Likewise, any environmentalist rationalization I might put forward would be half-baked and after the fact. After several years living abroad, it feels genuinely sinful to me to heat and cool thousands of square feet I’m not occupying at that moment. Equally, I’m lazy, and don’t want to spend time wiping down the counters of my status symbol when I could be mindlessly browsing the Internet.
I will admit to being a little mystified myself, however. We’re just a few years past one of the worst housing crises the U.S. has ever seen. Still, the message about spending less than you earn, forgoing the Real Housewives-style faux-Tuscan effect and idle square footage in favor of greater flexibility and security, doesn’t seem to have penetrated. The bloggers like Mr. Money Mustache who counsel seeking financial independence, and the folks who build and occupy actual tiny houses, remain more entertaining lunatic fringe than mainstream. (Tim Kreider: “We learn nothing.”)
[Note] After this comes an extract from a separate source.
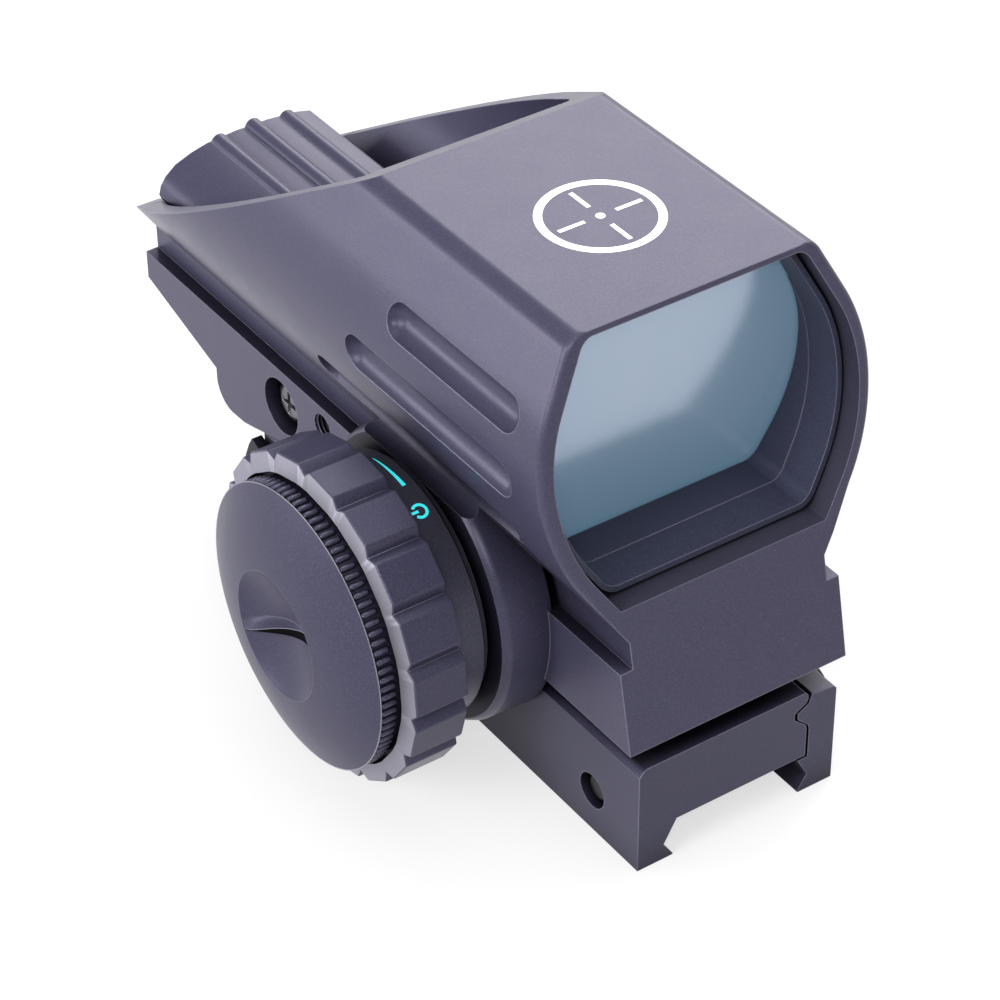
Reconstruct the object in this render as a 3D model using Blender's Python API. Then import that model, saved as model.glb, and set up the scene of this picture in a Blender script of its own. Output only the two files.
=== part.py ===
"""Reflex sight (red dot finder) with a hooded window and a rail clamp.

Metres, +Z up, the window end facing -Y and the brightness dial on -X.
The drawing frame has its origin where the front face meets the underside of the body.
The root empty moves it so that the world origin is the centre of the clamp's rail seat.
"""

import math

import bmesh
import bpy
from mathutils import Matrix, Vector

MM = 0.001
GAP = 0.3                       # clearance that touching pieces keep, mm

# Body, mm
LEAN = math.tan(math.radians(11.82))    # the whole front face leans back
BODY_HALF = 12.3
BODY_TOP = 8.3
BODY_REAR = 84.6
REAR_CHAMFER_TOP = 5.13
REAR_CHAMFER_RUN = 3.4          # length of the rear underside slope per mm of height
NECK_HALF = 10.92
NECK_TOP = 10.93

# Hood, mm: two tangent arcs between a straight flare and a straight shoulder
HOOD_HALF = 17.97
HOOD_WIDEST_Z = 27.43
HOOD_TOP = 40.8
FLARE_ANGLE = math.radians(33.5)
FLARE_RADIUS = 19.4
SHOULDER_ANGLE = math.radians(27.5)
SHOULDER_RADIUS = 16.5
HOOD_CUT_Y = 38.93              # where the sloped rear cut meets the top
HOOD_CUT_SLOPE = 0.59
SPIKE_Z = 12.8                  # height of the rear tips of the side walls

# Window recess, lens and rear channel, mm
RECESS_INSET = 1.45
RECESS_FLOOR = 14.3
RECESS_TOP = 40.2
LENS_FRONT = 13.5
LENS_THICK = 2.0
RECESS_DEPTH = LENS_FRONT + LENS_THICK + GAP
SLEEVE_SETBACK = 2.1
SLEEVE_FLOOR = 15.2
CHANNEL_INSET = 2.0
CHANNEL_FLOOR = 14.8
CHANNEL_TOP = 38.4

# Emitter at the rear of the channel, mm
POCKET_FLOOR = 11.7
POCKET_HALF = 9.5
POCKET_FRONT = 51.0
COVER_FRONT = 54.5
COVER_REAR = 82.7
BAY_HALF = 7.3
BAY_Y = (52.4, 70.85)
BAY_FLOOR = 1.2
RIB_PITCH = 4.05
LED_Z = 16.0

# Brightness dial on the left side, mm
DIAL_Y = 27.24
DIAL_Z = 5.08
BOSS_RADIUS = 14.9
BOSS_FACE = -17.1
COLLAR_RADIUS = 13.1
COLLAR_FACE = -21.7
DIAL_REAR = -22.1
DIAL_FACE = -28.0
TOOTH_RADIUS = 16.25
NOTCH_RADIUS = 15.5
NOTCHES = 18
CAP_RADIUS = 14.1
CAP_RIM = -30.0
CAP_RISE = 2.6
DIMPLE_RADIUS = 6.4
DIMPLE_DEPTH = 1.5
FIN_ANGLE = math.radians(30)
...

None of this makes it easy to answer my sister. She’s not financially irresponsible, nor a real-estate snob; more an extrovert, generous and big-hearted. The truth is, I like her house, and I benefit from her owning it. As my parents look to downsize, Amy stands ready to host all the Thanksgiving dinners and Christmas morning gatherings. God knows she’s got the space. A few months ago, an entire party bus, 30 strong with screeching revelers from a friend’s wedding reception, emptied onto her curb. Nearly everyone found a bar stool and later a bed, or at least a couch. Including me. At my house, the luckiest/strongest would have been sleeping in the bathtub.
“We want to pay off our house early and retire early, too. Maybe as early as 40,” I tell her. “Travel more, write more, have more time.”
“Why don’t you just do something you want to do with your life—right now?” She asks, not unreasonably.
“That’s the thing,” I say. The chagrin rises all over again. The relief, too. “I’m doing it.”